CONGRESS AND THE FUGITIVE SLAVE LAW 1850

The first Fugitive Slave Law had been passed in 1793, but by the middle of the 19th century, with the U.S. expanding rapidly to the west and south, the balance between the abolitionist and pro-slavery states was in danger of fracture. As part of a settlement to allow for the incorporation of California, Texas, New Mexico, and Utah into the Union—although with differing constitutional arrangements—it was agreed that a new, and much stricter, Fugitive Slave Law would be enacted to replace the earlier act.

As part of the compromise, slavery was abolished in the District of Columbia but this positive move was countered by the more draconian elements within the revised Fugitive Slave Law. Under the revised act, the rights of the accused were much reduced: suspected fugitives were denied a trial by jury as well as the right to testify on their own behalf. The consequence of this was that there were no safeguards against false identification and the kidnapping of legally free blacks.

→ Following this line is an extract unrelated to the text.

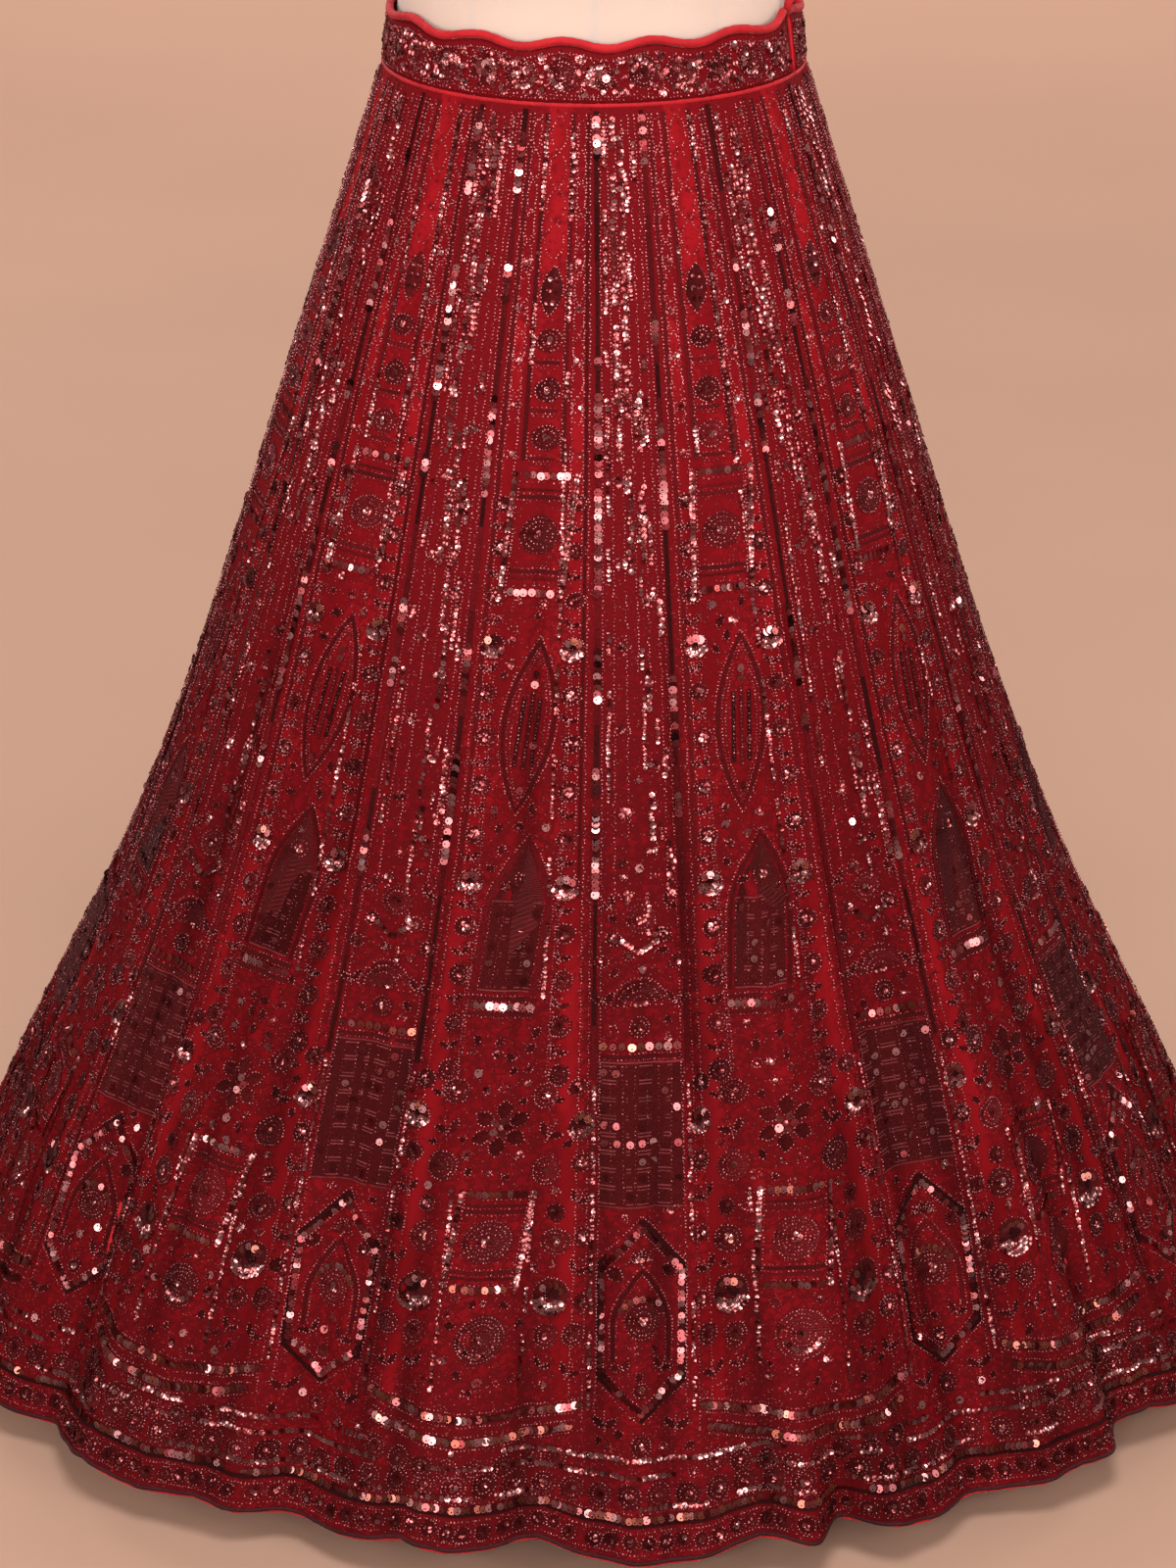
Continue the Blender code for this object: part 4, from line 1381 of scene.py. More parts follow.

The new act was opposed by many of the leading abolitionists, although many were equally opposed to violence, such as William Lloyd Garrison (who had founded the journal Liberator in 1831 and was one of the leading journalists of the period). Others, however, saw in the new act as an erosion of the route to abolition through non-violence. One of the most notable black leaders and orators of the abolition movement—Frederick Douglass who had escaped from Maryland—commented in October 1850, “The only way to make the Fugitive Slave Law a dead letter is to make half a dozen or more dead kidnappers.”